WHAT IS NEEDED: Every record must be written out once more, with nothing added or omitted.

Recorded data
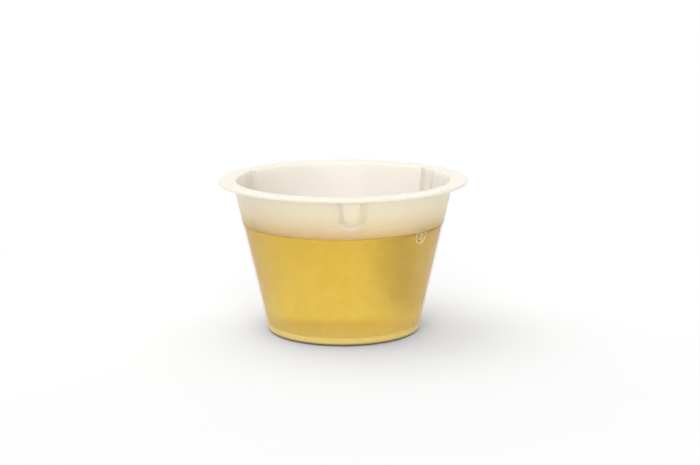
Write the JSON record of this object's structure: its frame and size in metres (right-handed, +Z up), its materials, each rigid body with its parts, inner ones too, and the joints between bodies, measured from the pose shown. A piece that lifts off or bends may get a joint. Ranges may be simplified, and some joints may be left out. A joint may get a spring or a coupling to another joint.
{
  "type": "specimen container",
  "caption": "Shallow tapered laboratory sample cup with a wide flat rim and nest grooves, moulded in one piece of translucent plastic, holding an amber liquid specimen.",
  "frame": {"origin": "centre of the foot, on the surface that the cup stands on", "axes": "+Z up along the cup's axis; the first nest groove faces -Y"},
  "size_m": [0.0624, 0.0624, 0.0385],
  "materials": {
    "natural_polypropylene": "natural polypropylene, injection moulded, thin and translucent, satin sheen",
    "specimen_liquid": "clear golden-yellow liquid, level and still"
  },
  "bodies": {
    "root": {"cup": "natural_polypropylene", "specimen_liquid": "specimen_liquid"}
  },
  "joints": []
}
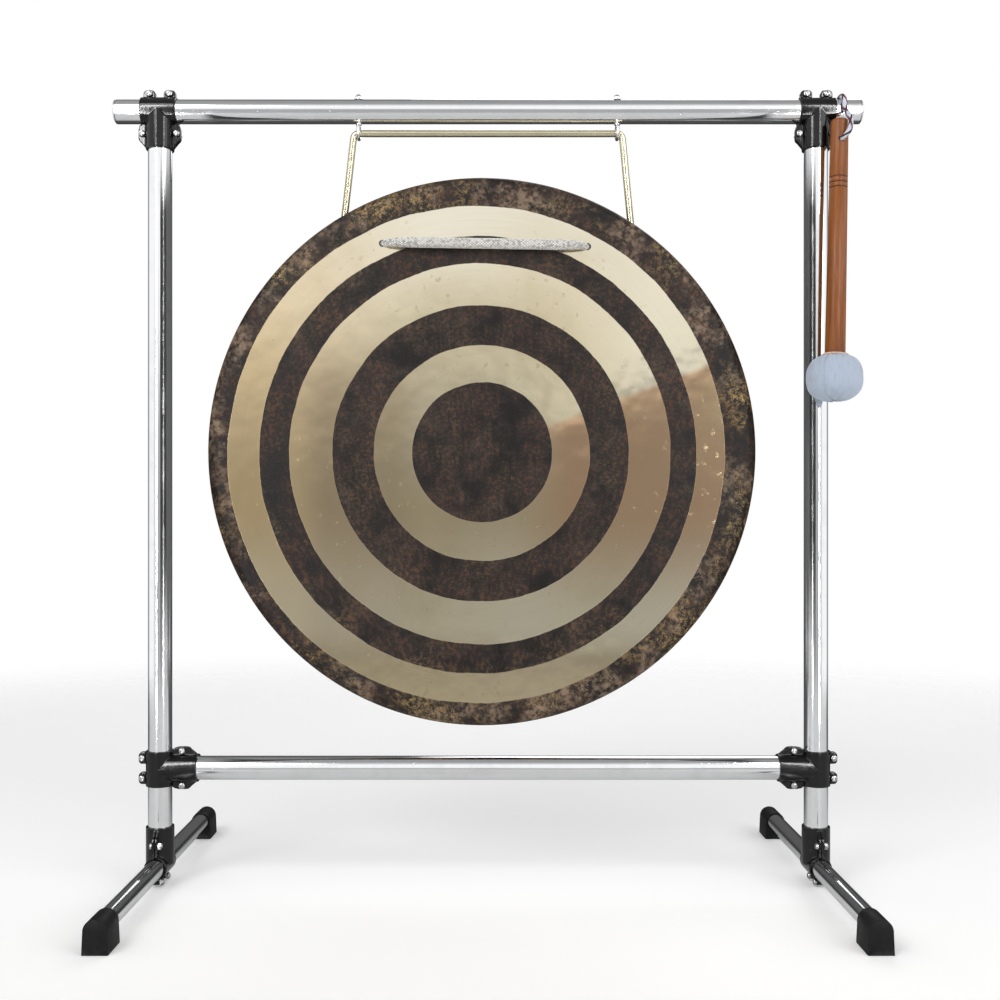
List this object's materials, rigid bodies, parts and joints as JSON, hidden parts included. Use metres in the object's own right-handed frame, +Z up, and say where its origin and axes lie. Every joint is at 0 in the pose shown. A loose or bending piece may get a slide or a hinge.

EXPECTED OUTPUT:
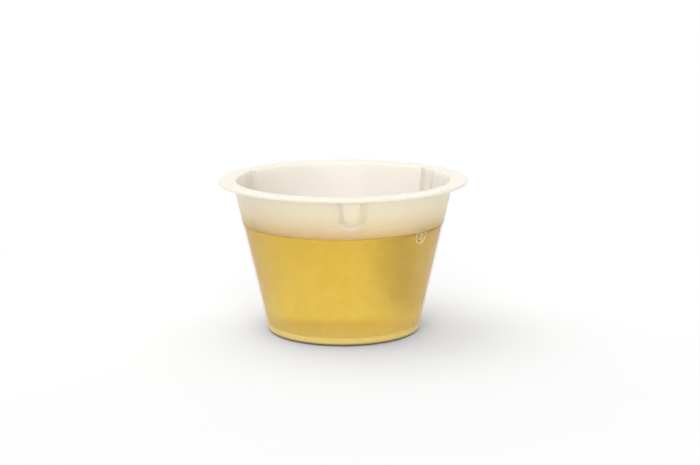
Write the JSON record of this object's structure: its frame and size in metres (right-handed, +Z up), its materials, each rigid body with its parts, inner ones too, and the joints between bodies, measured from the pose shown. A piece that lifts off or bends may get a joint. Ranges may be simplified, and some joints may be left out. A joint may get a spring or a coupling to another joint.
{
  "type": "specimen container",
  "caption": "Shallow tapered laboratory sample cup with a wide flat rim and nest grooves, moulded in one piece of translucent plastic, holding an amber liquid specimen.",
  "frame": {"origin": "centre of the foot, on the surface that the cup stands on", "axes": "+Z up along the cup's axis; the first nest groove faces -Y"},
  "size_m": [0.0624, 0.0624, 0.0385],
  "materials": {
    "natural_polypropylene": "natural polypropylene, injection moulded, thin and translucent, satin sheen",
    "specimen_liquid": "clear golden-yellow liquid, level and still"
  },
  "bodies": {
    "root": {"cup": "natural_polypropylene", "specimen_liquid": "specimen_liquid"}
  },
  "joints": []
}
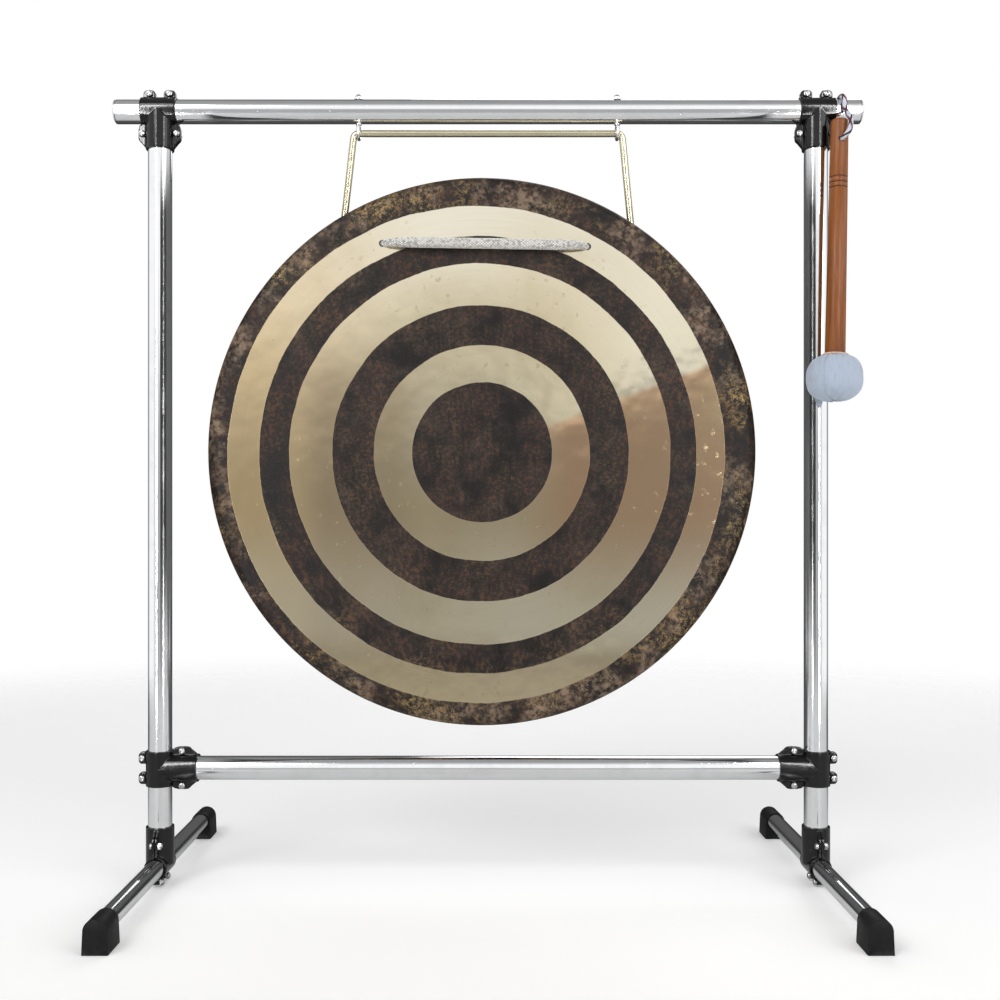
List this object's materials, rigid bodies, parts and joints as JSON, hidden parts included. Use metres in the object's own right-handed frame, +Z up, and say where its origin and axes lie. Every joint is at 0 in the pose shown. A loose or bending piece may get a slide or a hinge.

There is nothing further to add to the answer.